‘Graffio’, il primo romanzo di Tessa Rosenfeld

 

Una quasi cinquantenne frustrata che odia i bambini e gli adolescenti e probabilmente non sopporta nemmeno se stessa. La donna in questione è Nicoletta Poggiardo, detta Nikla originaria di un paesino del Salento, ma trasferitasi a Roma per lavoro dove incontra l’uomo del quale diventerà l’amante.

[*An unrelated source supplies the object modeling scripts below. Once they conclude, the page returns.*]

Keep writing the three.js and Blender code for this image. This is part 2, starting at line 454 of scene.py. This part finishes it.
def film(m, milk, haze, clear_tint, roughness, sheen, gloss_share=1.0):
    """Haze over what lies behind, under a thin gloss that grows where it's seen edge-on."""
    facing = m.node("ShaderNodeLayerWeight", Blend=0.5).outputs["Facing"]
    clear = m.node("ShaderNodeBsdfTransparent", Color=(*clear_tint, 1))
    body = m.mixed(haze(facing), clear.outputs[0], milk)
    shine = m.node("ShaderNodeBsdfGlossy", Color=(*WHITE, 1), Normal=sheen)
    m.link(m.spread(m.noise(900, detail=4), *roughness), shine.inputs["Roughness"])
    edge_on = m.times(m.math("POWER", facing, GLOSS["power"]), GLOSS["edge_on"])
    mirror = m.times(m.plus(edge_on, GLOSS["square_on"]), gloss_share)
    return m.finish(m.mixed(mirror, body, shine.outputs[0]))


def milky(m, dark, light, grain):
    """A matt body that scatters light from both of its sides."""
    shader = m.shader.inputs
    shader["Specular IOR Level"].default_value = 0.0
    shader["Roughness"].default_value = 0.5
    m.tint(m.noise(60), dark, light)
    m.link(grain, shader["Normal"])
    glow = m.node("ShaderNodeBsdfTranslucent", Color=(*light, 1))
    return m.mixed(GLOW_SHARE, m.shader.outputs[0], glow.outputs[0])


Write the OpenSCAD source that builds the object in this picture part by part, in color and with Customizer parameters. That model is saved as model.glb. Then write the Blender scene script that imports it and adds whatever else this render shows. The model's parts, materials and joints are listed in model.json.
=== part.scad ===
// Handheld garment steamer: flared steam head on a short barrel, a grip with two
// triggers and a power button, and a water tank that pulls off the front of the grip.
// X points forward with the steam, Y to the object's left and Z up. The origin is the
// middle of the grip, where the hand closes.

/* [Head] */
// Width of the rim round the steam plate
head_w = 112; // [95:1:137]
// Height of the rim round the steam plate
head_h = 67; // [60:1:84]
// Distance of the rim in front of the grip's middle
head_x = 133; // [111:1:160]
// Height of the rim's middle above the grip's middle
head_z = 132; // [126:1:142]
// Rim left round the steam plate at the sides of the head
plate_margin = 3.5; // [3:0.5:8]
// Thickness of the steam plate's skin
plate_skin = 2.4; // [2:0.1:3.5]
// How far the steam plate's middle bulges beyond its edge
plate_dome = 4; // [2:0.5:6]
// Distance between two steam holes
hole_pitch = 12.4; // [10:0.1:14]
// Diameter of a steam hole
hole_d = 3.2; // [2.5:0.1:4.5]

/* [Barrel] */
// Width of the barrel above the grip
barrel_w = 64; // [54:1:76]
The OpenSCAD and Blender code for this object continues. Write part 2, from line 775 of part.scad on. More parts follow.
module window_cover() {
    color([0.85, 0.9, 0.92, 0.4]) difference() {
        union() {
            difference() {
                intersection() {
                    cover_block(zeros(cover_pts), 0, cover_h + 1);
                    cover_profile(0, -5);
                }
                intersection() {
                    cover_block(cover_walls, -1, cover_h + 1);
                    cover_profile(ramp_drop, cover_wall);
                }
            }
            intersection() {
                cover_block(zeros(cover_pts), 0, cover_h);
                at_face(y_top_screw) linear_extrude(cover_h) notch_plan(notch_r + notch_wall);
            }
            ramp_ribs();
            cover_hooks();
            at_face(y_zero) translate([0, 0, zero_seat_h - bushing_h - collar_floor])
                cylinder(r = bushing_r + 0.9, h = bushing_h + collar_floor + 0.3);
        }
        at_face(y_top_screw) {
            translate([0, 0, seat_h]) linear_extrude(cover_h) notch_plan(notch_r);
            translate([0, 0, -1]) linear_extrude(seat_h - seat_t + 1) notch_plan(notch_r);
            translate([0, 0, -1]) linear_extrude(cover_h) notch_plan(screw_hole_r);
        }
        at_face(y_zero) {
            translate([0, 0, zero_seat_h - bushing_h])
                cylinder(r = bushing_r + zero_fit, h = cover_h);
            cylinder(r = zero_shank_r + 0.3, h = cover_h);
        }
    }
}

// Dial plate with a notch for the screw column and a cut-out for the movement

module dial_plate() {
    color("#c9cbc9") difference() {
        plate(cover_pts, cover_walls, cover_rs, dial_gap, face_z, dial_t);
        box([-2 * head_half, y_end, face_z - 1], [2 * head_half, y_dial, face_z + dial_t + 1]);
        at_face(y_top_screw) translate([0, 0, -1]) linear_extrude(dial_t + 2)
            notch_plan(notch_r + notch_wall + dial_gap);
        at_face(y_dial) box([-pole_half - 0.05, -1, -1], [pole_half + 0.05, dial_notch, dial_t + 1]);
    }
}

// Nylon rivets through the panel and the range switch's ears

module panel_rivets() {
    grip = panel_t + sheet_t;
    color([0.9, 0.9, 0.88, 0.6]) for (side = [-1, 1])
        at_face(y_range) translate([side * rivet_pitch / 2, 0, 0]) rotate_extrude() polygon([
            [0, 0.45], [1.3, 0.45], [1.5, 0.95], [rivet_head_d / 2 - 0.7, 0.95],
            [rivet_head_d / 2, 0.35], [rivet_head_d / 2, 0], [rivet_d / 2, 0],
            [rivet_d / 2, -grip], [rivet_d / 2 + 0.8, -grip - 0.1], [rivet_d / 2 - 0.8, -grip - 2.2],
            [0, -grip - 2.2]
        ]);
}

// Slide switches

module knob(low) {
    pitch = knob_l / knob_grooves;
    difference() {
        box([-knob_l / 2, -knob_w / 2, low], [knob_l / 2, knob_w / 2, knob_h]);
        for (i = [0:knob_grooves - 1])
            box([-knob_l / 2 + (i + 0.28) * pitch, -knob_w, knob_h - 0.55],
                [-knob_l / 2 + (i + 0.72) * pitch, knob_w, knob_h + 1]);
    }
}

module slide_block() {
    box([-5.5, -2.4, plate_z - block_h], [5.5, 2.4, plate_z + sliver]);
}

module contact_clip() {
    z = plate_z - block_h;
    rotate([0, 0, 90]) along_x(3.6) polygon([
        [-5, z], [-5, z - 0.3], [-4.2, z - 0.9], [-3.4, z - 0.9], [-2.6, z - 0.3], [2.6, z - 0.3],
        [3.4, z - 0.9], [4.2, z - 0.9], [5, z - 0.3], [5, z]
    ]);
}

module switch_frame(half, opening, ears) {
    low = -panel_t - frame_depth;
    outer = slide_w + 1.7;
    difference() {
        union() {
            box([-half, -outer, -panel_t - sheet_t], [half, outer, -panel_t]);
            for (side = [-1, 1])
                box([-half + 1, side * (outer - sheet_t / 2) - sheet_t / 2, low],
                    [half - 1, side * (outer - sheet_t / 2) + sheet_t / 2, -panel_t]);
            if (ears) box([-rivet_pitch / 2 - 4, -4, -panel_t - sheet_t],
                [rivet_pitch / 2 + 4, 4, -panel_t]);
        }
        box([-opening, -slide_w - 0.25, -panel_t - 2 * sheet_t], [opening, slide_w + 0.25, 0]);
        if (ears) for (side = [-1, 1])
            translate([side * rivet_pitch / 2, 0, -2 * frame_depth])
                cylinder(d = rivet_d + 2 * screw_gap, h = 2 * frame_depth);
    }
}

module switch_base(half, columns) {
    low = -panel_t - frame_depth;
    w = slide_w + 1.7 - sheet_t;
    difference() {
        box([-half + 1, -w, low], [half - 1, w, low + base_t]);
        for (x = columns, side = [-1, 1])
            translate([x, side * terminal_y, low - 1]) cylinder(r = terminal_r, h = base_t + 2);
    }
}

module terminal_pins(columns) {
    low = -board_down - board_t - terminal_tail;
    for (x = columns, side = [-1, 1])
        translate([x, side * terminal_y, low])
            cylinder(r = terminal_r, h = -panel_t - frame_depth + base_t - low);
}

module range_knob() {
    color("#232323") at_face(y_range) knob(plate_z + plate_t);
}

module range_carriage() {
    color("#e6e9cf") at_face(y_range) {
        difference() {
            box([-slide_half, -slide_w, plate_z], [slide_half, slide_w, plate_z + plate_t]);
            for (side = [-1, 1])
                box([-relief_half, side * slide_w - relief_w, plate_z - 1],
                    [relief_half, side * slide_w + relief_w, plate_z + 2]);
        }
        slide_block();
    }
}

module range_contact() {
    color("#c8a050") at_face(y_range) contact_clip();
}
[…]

 Questo l’incipit di “Graffio”, il primo romanzo di Tessa Rosenfeld, pubblicato da Linea Edizioni; un racconto che si dipana tra il presente e il passato di Nikla, una quasi cinquantenne alle prese con una lunga serie di esperienze negative che le hanno causato traumi, frustrazioni e soprattutto un senso di vuoto che non riesce a colmare con la bulimia e con relazioni sregolate, quasi malsane: “I primi ricordi d’infanzia parevano, in apparenza, permeati di serenità. La serenità consisteva nel forte attaccamento al padre, visto che la madre interpretava il ruolo genitoriale con freddezza, senza mai esprimere quel che definiva ‘un inutile eccesso di fisicità’. Imparò ben presto a non saltarle in braccio, ‘come uno scimpanzé!’ né a reclamare i baci stampati come timbri postali da altre madri sui volti delle compagnette di scuola”. 

 Da una parte, quindi, un padre, almeno all’inizio, attento e premuroso, un tipo mite che non soggiace al vacuo conformismo blasonato della consorte, dall’altra una madre “indigeribile. Bigotta, forcaiola nel sangue”, che passa il tempo a oziare e ad incontrare “un viluppo di rettili” con le quali si inoculano a vicenda “dosi di perfidia”, calunniando gli altri.

 Col suo fare indigesto, riesce anche ad allontanare le amichette della figlia, provocandole un ulteriore dolore. I due genitori si differenziano nettamente anche per il rango: lui un semplice ed ingenuo ragioniere ridotto sul lastrico perché imbrogliato e derubato dal suo commercialista, lei di famiglia “rispettata” e “di antiche tradizioni” che non manca di rinfacciare al consorte la propria superiorità sociale ed economica e far pesare alla figlia questo eterno conflitto.

 Col passare del tempo i problemi aumentano, la famiglia precipita in un’atmosfera cupa, intrisa di morte e fallimenti, dalla quale Nikla non riesce ad affrancarsi. Anzi, la sua relazione con l’uomo conosciuto decenni dopo nella pasticceria romana, durante una delle solite abbuffate, aumenta in lei tutti i sentimenti negativi verso se stessa e il suo prossimo.

 In un crescendo di squallore e violenze subite, dapprima soltanto psicologiche, ma che in seguito sfociano anche in quelle fisiche, sembra che per la protagonista non ci sia scampo: più si impegna nella ricerca di un briciolo di serenità, più si ritrova nel baratro della disperazione. Dovrà toccare il fondo per poi risalire e ritrovare, sorprendentemente, la sua dimensione che l’aiuterà a riconciliarsi con se stessa e il mondo.

 Un percorso, dunque, lungo e faticoso, intimo ma anche sociale, all’insegna di un continuo “graffio” che asserraglia la protagonista, la quale sentendosene sopraffatta, lo riversa con tutta la sua forza. Fino al culmine, quando il suo senso di rigetto troverà l’ostacolo che ribalterà a 360 gradi la sua vita e, paradossalmente, il risultato dell’estrema violenza e del fallimento si trasformerà in motivo di riscatto e di tenera dedizione.

 Il linguaggio tagliente e il comportamento di Nikla e degli altri protagonisti potrebbero far pensare inizialmente ad un romanzo di paraletteratura, ma con l’entrare nelle vicende, pagina dopo pagina, essi si rivelano invece essere l’emblema di uno stile volutamente ricercato che amplifica il senso della trasformazione e rende il racconto scorrevole e avvincente.